One of the defining characteristics of Baroque music is the basso continuo, or figured bass, which you can think of as a piece’s rhythm section. The harpsichord and cello often play this continuo role together (although any bass and chord-producing instruments can do it), creating what in rock is called the song’s bottom line or in jazz, the groove: the note pattern that creates the feeling of continuous motion. In the continuo, the harpsichord, as a chord-producing instrument, accompanies the bass line with a chord series that thickens—or harmonizes with—the bass line. The continuo is sometimes called figured bass because the composer would simply write chord figures below the musical staff and let the musician figure out how to realize the harmony.
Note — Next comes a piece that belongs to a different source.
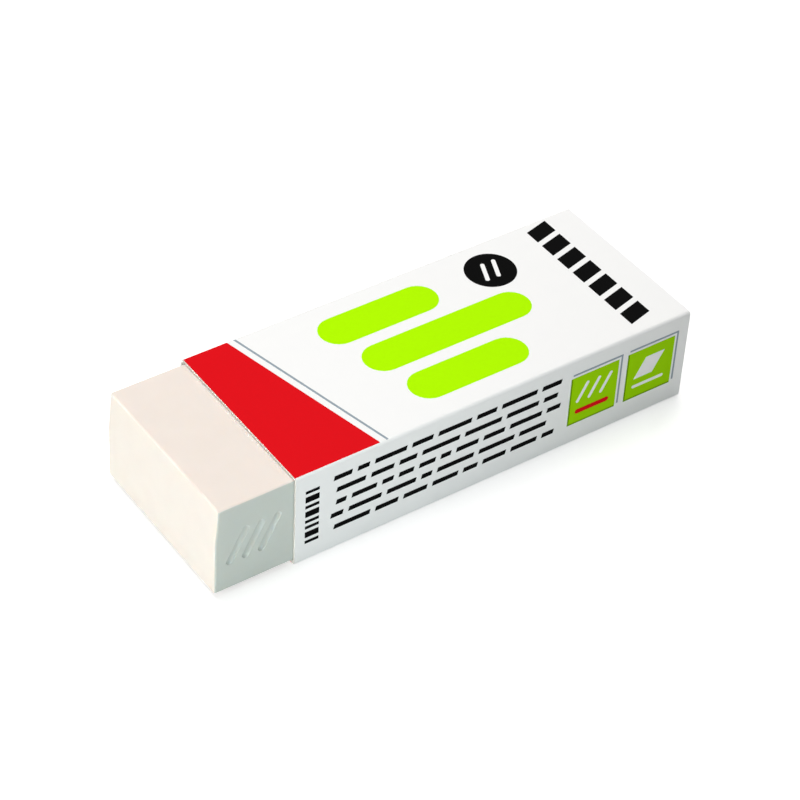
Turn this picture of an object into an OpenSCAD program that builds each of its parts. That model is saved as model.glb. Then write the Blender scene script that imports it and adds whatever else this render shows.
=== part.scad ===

Once the continuo is realized, the foundation is laid for the violin or other solo instrument to play the melody line on top of it.
The rise of classical music, with its cleaner textures, shorter melody lines, and quickly shifting dynamics, left little space for the continuo. Whether it’s really accurate or not, I like to think of jazz and rock ensembles as resurrecting the continuo in a new and cool way.
No doubt music theorists would quickly disabuse me of this notion, but until they do, I think of the basso continuo as the part of Baroque music that makes it groovy or cool, which I know are not terms you hear associated with Baroque music. But maybe they should be.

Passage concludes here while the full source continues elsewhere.